Green Initiatives is trying to change this trend by placing bins in public and private areas to collect all types of recycling: electronics, textiles, plastics, etc. They work with teams to organize a project launce initiative with quarterly pickups. A company can sponsor a box, in which their logo will be placed on the box or they can rent a box for private access within their company. The project goals are as follows:
1 - to spread awareness and encourage conscious buying of e-goods and how to properly recycle them
2 - ensure proper recycling of unwanted e-goods
3 - demonstrate that the power to recycle is attainable
Green Initiatives hosts awareness events with monthly meetings that include a documentary about recycling issues and leads worldwide. They have action campaigns, where no action is too small.
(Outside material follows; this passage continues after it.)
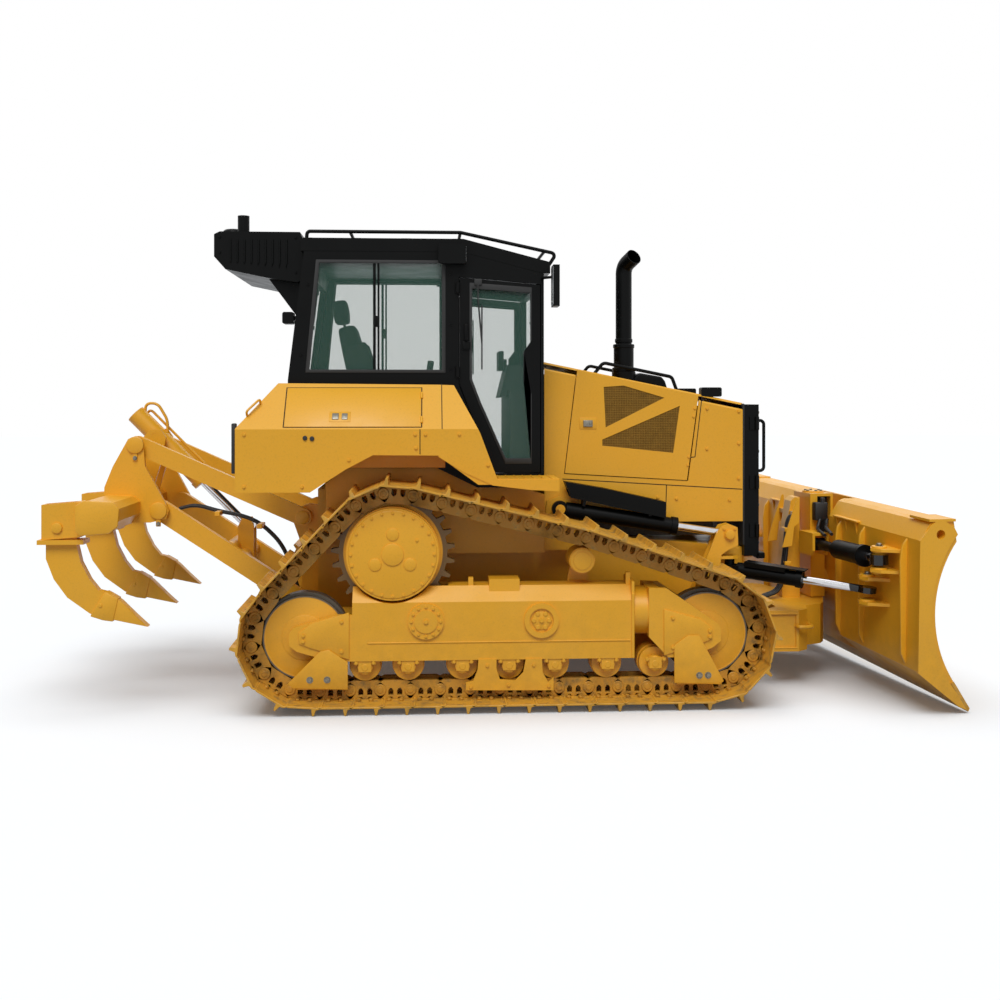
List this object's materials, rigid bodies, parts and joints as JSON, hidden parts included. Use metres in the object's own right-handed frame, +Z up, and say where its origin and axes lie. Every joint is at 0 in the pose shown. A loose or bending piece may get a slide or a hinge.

One that was recently put into effect includes placing a water bottle in the toilet tanks to save homes and businesses a lot on water, and the water itself. There are many other impact projects, panels, forums, speaker events, etc. Right now, Green Initiatives has 20 boxes out in Shanghai and the number is continuously growing. Although this project has been successful so far, the non-profit’s aim is to create and raise awareness, and pass on the job of collecting the boxes.
TES-AMM Corporation (China) Ltd. is a facility with synchronized waste management. The name stands for Total Environmental - Solutions Asset Material Management. Founded in Singapore and with many others worldwide, each one is in a different phase. Phase 4 factory includes the processing of materials mechanically and chemically. Phase 3 is mechanical process only; Phase 2 is in charge of logistics and storage with basic mechanical process; and Phase 1 is just an office. Shanghai’s TES-AMM is the headquarters in China, with 4 other facilities within the country; they are a Phase 4 building.
The city of Shanghai produces 45,000 tons of industrial and electronic waste a year. The TES-AMM’s being a Phase 4 facility has included the services of security and data wiping off refurbished parts. They take in televisions, refrigerators, washing machines, computers and A/C units as of current. They also have many permits and certifications that verify their status. With a focus on e-waste, the company breaks down the process in which electronics are recycled. First, the product is chemically stripped with cyanide, then put through reverse electrosis and special metals refinery. Through the mechanical process, the item is then crushed and put through electrostatic separation. Two products are left over: copper and plastic powder. The plastic is manufactured to get additives to produce plastic granulate which is then resold, as is the copper.
TES-AMM also partakes in community outreach and activities. They go to schools and educate the students on proper recycling techniques. They also donate money to rural areas.